The Solidarity meeting voted to formally launch the organisation under the working title of “Solidarity - Scotland’s movement for socialism” and to hold a formal launch conference in November.
Every member will have a vote at this conference which will make decisions about campaigning priorities and the constitution of the new organisation.
Moving the motion, Graeme McIver, former SSP organiser for the south of Scotland, said that he was addressing two groups - those that had been part of the SSP and those who hadn’t been members of the SSP.
He encouraged those that hadn’t felt that they had a political home in the SSP to get involved in Solidarity and to come along and say what they want from it.
Tommy Sheridan spoke towards the end of the meeting. He thanked people for the support that they had shown him in his recent battle against the Murdoch press.
The opening of his speech seemed a little downbeat compared to the mood of the meeting.
He said, “We may collectively as socialists never realise our dream. We may never deliver the type of society we have burning away in our hearts, but can we say in unison that we will fight with all our ability to discover that type of world regardless of the obstacles?”
He went on to say that people should take inspiration not just from the size of the meeting, but from the movement internationally, especially in Latin America.
“There are millions that we can win to the banner of social justice and equality,” he added.
Dave Sherry, from the southside of Glasgow, said that he thought that the meeting had been very positive and proved that it is possible to build a vibrant campaigning organisation in Scotland.
However, he added, “I was a little disappointed not to have heard Tommy Sheridan spell out more about what we need to do over the next few months.”
Emma Morison, a former member of the SSP and chair of Aberdeen Stop the War, told Socialist Worker, “There is a great vibe in the meeting.
“It seems very outward looking. This is what the SSP should have been like. Obviously this is the early stages and we will have a founding conference in November.
“I hope that it will be a very broad movement. I hope people from the Labour Party will come on board, as well as environmentalists and trade unionists. It needs to be open and broad - we will see how it develops in the next two months.”
Voices of debate and discussion at conference
New and old activists attended the meeting to discuss the way forward for the left in Scotland.
Vicki Robertson and her sister Clare told Socialist Worker that they were not members of any political party.
They heard about the meeting from an e-mail and came to find out more. Vicki said, “I hope that a new direction comes out of this.”
Many SSP members said that they were sad to leave the SSP but were excited at the prospect of moving on to build a new sort of organisation.

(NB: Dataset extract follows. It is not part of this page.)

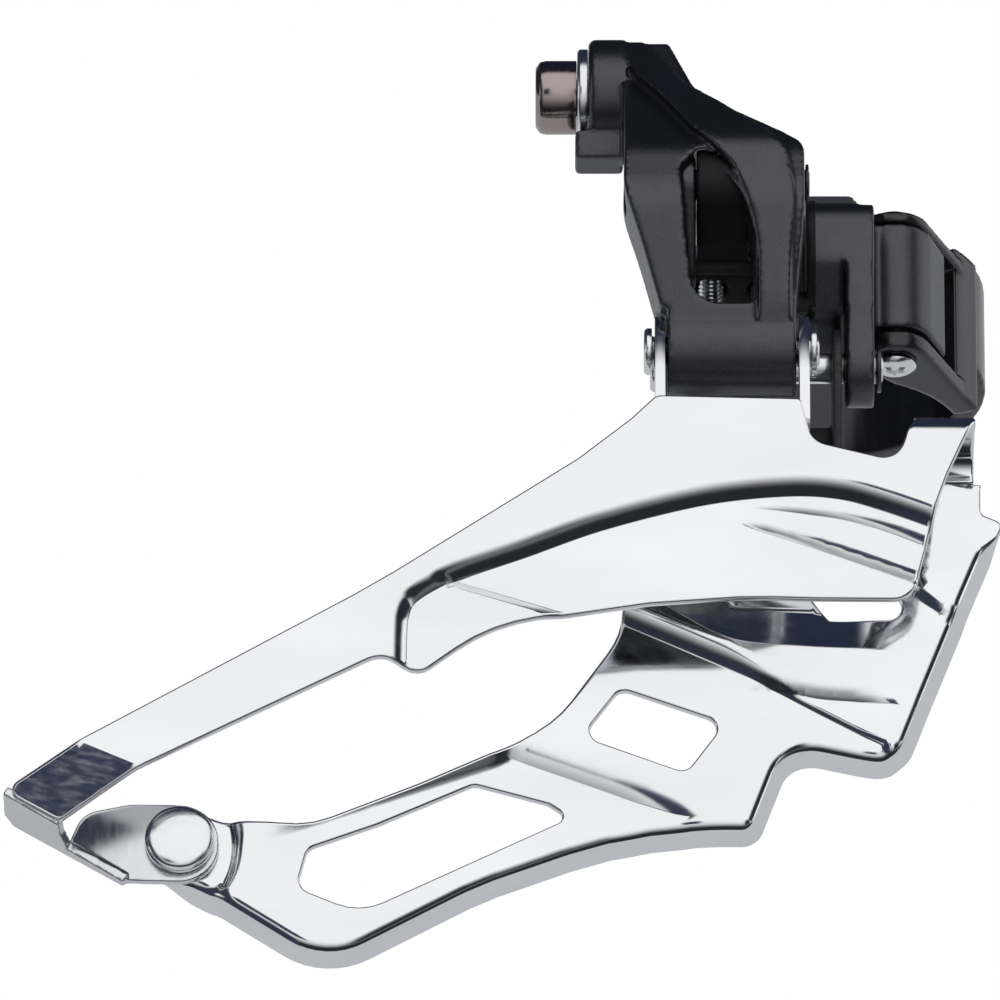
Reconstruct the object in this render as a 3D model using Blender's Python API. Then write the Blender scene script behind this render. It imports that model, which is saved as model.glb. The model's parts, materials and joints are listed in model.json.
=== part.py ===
"""Band-on front derailleur for a bicycle with three chainrings, at rest over the smallest ring.

World frame, metres: +X forward, +Y towards the bicycle's middle plane, +Z up the seat tube.
The origin is on the tube's axis at the height of the clamp bolt. Lengths below are in millimetres; "out" is
the distance outboard of the seat tube's axis, so out = -Y.
"""

import math

import bmesh
import bpy
from mathutils import Vector
from mathutils.geometry import delaunay_2d_cdt

MM = 0.001
GAP = 0.3

# Seat tube clamp
TUBE_R = 15.9
SADDLE_R = 18.0
BAND_R = 18.5
CLAMP_TOP = 7.2
BAND_LOW = -6.3
SADDLE_LOW = -12.0
HINGE = (7.9, 19.6)
HINGE_PIN_R = 1.6
SPLIT_DEG = 250.0
LUG_OUT = 27.2
CLAMP_BOLT_R = 2.5

# Parallelogram, each pivot as (out, z), all axes along X
P1 = (41.0, -0.6)
Q1 = (37.5, -19.5)
P2 = (25.0, -15.4)
Q2 = (P2[0] + Q1[0] - P1[0], P2[1] + Q1[1] - P1[1])
PIN_R = 1.7
BARREL_R = 5.1
BARREL_X = (-17.7, -3.5)

# Cable anchor on the outer link's arm
ANCHOR = (25.0, 18.5)
BOSS_R = 6.5
BOSS_X = (-26.3, -22.3)

# Cage, one stamping folded over at the front and riveted at the tail
SHEET = 1.1
OUTER_FACE = 44.5
INNER_FACE = 30.6
TAIL_FACE = 35.25
RIVET = (-71.2, -78.4)
TAB_FACE = 35.5


# Materials as (colour, metallic, roughness)
STEEL = ((0.80, 0.80, 0.82), 1.0, 0.12)
ZINC = ((0.72, 0.73, 0.75), 1.0, 0.28)
BLACK = ((0.030, 0.031, 0.036), 0.5, 0.38)
GLOSS = ((0.012, 0.012, 0.014), 0.2, 0.2)
NICKEL = ((0.30, 0.27, 0.27), 1.0, 0.2)


def clear_scene():
    for item in list(bpy.data.objects):
        bpy.data.objects.remove(item, do_unlink=True)


def world(x, out, z):
    return Vector((x * MM, -out * MM, z * MM))


def paint(name, colour, metallic, roughness):
    material = bpy.data.materials.new(name)
    material.use_nodes = True
    shader = material.node_tree.nodes["Principled BSDF"]
    shader.inputs["Base Color"].default_value = (*colour, 1.0)
    shader.inputs["Metallic"].default_value = metallic
    shader.inputs["Roughness"].default_value = roughness
    return material


def make_object(name, verts, faces, material, origin=None, smooth=True):
    """A mesh object from millimetre vertices given as (x, out, z), its origin at a world point."""
    centre = origin if origin is not None else Vector((0.0, 0.0, 0.0))
    mesh = bpy.data.meshes.new(name)
    points = [world(*v) - centre for v in verts]
    mesh.from_pydata(points, [], faces)
    mesh.update()
    for face in mesh.polygons:
        face.use_smooth = smooth
    item = bpy.data.objects.new(name, mesh)
    item.location = centre
    bpy.context.scene.collection.objects.link(item)
    if material is not None:
        mesh.materials.append(paint(name, *material))
    fix_winding(item)
    return item


def fix_winding(item):
    """Turns the faces outwards by the sign of the enclosed volume."""
    mesh = item.data
    volume = 0.0
    for face in mesh.polygons:
        ring = [mesh.vertices[i].co for i in face.vertices]
        for k in range(1, len(ring) - 1):
            volume += ring[0].dot(ring[k].cross(ring[k + 1]))
    if volume < 0.0:
        mesh.flip_normals()


def combine(item, other, operation):
    """Applies one exact Boolean and removes the tool object."""
    step = item.modifiers.new(operation.lower(), "BOOLEAN")
    step.operation = operation
    step.solver = "EXACT"
    step.object = other
    graph = bpy.context.evaluated_depsgraph_get()
    mesh = bpy.data.meshes.new_from_object(item.evaluated_get(graph), depsgraph=graph)
    old = item.data
    item.modifiers.clear()
    item.data = mesh
    bpy.data.meshes.remove(old)
    bpy.data.objects.remove(other, do_unlink=True)
    return item


def join(item, *others):
    for other in others:
        combine(item, other, "UNION")
    return item


def cut(item, *others):
    for other in others:
        combine(item, other, "DIFFERENCE")
    return item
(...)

Joyce Drummond, a nurse whose SSP branch voted almost unanimously to leave the SSP and join Solidarity, said, “I am very excited by today’s meeting.
“I hope that we are going to build the future of socialism as part of a party that includes people, rather than excludes them, and that is based on political belief and not backstabbing and nastiness.”
Akhter Khan, an activist with Friends of Lebanon, told Socialist Worker, “I came to the meeting with some friends. I have voted for the SSP but never joined them.
“A new party needs a way to reach out to people who feel excluded—for example younger generations of Pakistani Muslims whose parents supported Labour.
“I will probably join the new organisation. But it needs more young people and more creative thinking, and there need to be strong people around Tommy Sheridan who can challenge him.”
Rani Dhanda told Socialist Worker, “I have been looking for a party that could stand up for the views that I share as a black person, a woman and as part of the anti-war movement.
“So when I heard about this new group being set up, I thought that I would come and find out more. I like what I have heard so I have joined.
“The only concerns I have are about women and black people being sidelined, but I plan to keep coming along and making a noise so that can’t happen.”
There are many issues yet to be debated about the new organisation, including its structure. Euan Dargie, a student from Dundee, said, “The meeting gives me hope that we can build something wide and open that makes a real difference to people’s lives.
“But I don’t want a new party to have too much bureaucracy or for it to hold back the grassroots members.”
The challenges ahead
It felt good to be in an assembly of people who clearly represented the spirit and the enthusiasm of many different aspects of our movement.
More than 200 people filled in Solidarity membership applications and whole former regions of the SSP are joining en masse.
This movement faces some immediate tests of its ability to deliver results. The first of these is the mobilisation for the 23 September “Time to Go” demonstration in Manchester. The turn out from Scotland will be a good gauge of the new organisation’s ability to enthuse and mobilise anti-war feeling.
We must also show that Solidarity can be an open, welcoming and democratic movement.
We need to create structures that encourage the enthusiasm and creativity that was so evident on Sunday.
We need a series of Solidarity public rallies across Scotland to attract and recruit members. People will be attracted by the prospect of a fighting, democratic, creative organisation that is built from the bottom up.
Solidarity has the opportunity and the responsibility to fulfil that potential.